Maryland Gov. Larry Hogan has been getting some buzz as a possible Trump primary challenger the past few days.  It does make some sense: He represents the suburbans the GOP needs to win to hold the White House in 2020, and his incentives line up so that he would be more likely to succeed in 2020 and 2024.  There’s been some talk as well though that he may be too moderate to have a chance of even being competitive.

The necessary context here is that Maryland is a blue state on the National level with Democrat, veto-proof majorities in the State Legislature.  Nonetheless, you would think any Republican with any National ambitions would want to at least signal to hold Conservative viewpoints on key issues.  Hogan’s record on Abortion is complicated.  He says he is “personally opposed” to Abortion, but ran on a promise to not do anything to alter Maryland’s laws.  That’s really not too far removed from Democrats like Tim Kaine who claim to be personally pro-life and then are functionally pro-choice as Politicians.  He also said he supports a statewide referendum on a Maryland Constitutional Amendment to codify a “right to choose.”

Let’s be clear here: Donald Trump needs a GOP primary challenger.  Let’s go ahead and add on that Donald Trump is an enemy of an ethos of valuing life, has done practically nothing to advance the pro-life agenda at the Federal level, and has more likely than not paid for an abortion.  That said, as much of a mess as the Republican Party is at the national level, the best thing about it is that it at least espouses to be a driver for ending abortion.  Is it too much to ask to have a Presidential candidate who can at least match that?  That’s even before considering the practicality that any candidate who is going to compete with Trump in a primary is going to have to win over Rubio/Cruz/Carson voters, who are almost certainly not going for a functionally pro-choice candidate.  Trump should get a challenger, but Social Conservatives cannot be ignored in the process of assessing who that should be.

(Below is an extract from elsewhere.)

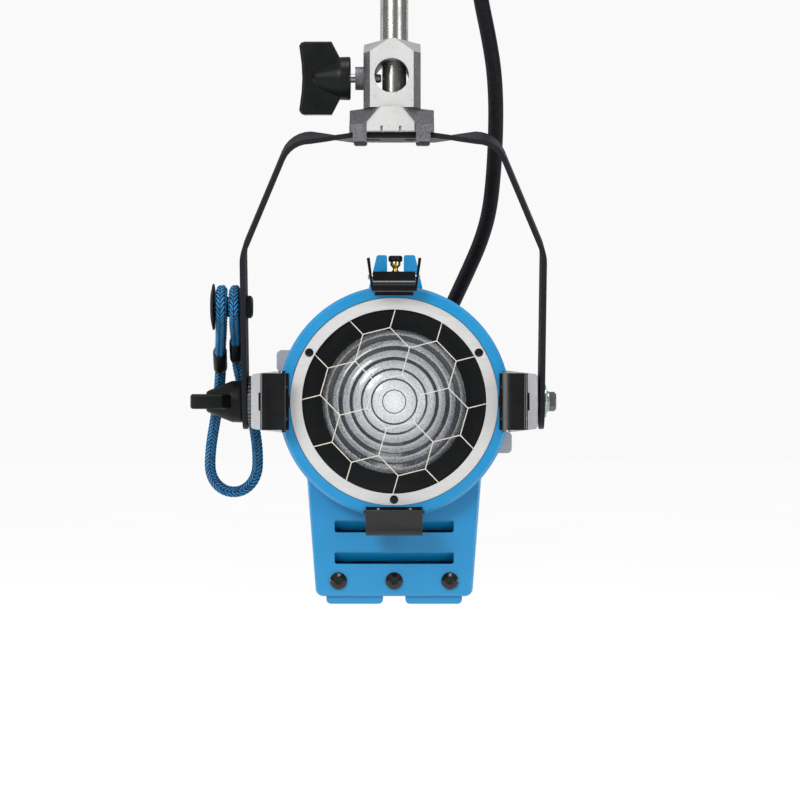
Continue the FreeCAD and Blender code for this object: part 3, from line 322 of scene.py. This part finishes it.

Big Week for Social Issues

In a Republican Party currently led by a President who has managed casinos, committed numerous infidelities, and boasted of serial sexual assault, Social Conservatism has gone out of vogue.  A couple of causes that come to mind include rising secularism in the country and a backlash to orthodox theology on LGBT issues (I personally hold orthodox Christian views on such issues, though that’s a topic for another day).  Still, for a society to be Conservative in any meaningful sense of the word, these issues still matter.

There’s been a couple of big events this week pertaining to Social Issues.  First, the annual March for Life took place today in Washington D.C.  As several people have pointed out on Twitter, this took place in the context of a government shutdown where  Republicans institutionally fought to fund a border wall significantly harder than they’ve ever fought for pro-life initiatives and defunding Planned Parenthood.  Nonetheless, the March for Life is an important reminder of just how prevalent the pro-life movement is in our country, even if elites on both sides of the aisle reject it.  One quick critiques, though – In a forward looking movement trying to unite pro-lifers of all political orientations, centering the rally around Ben Shapiro and Mike Pence seems questionable.

The other major social debate was around religious liberty issues.  I’m not normally anti-elitist, but many cultural elites were expressing dismay at Karen Pence accepting a teaching position at a Christian school that forbids LGBT behavior among students and doesn’t hire LGBT teachers.  This is essentially the same policy many Christian schools all across the country to have, and this episode revealed just how out of touch many people are with the day-to-day life of people of faith.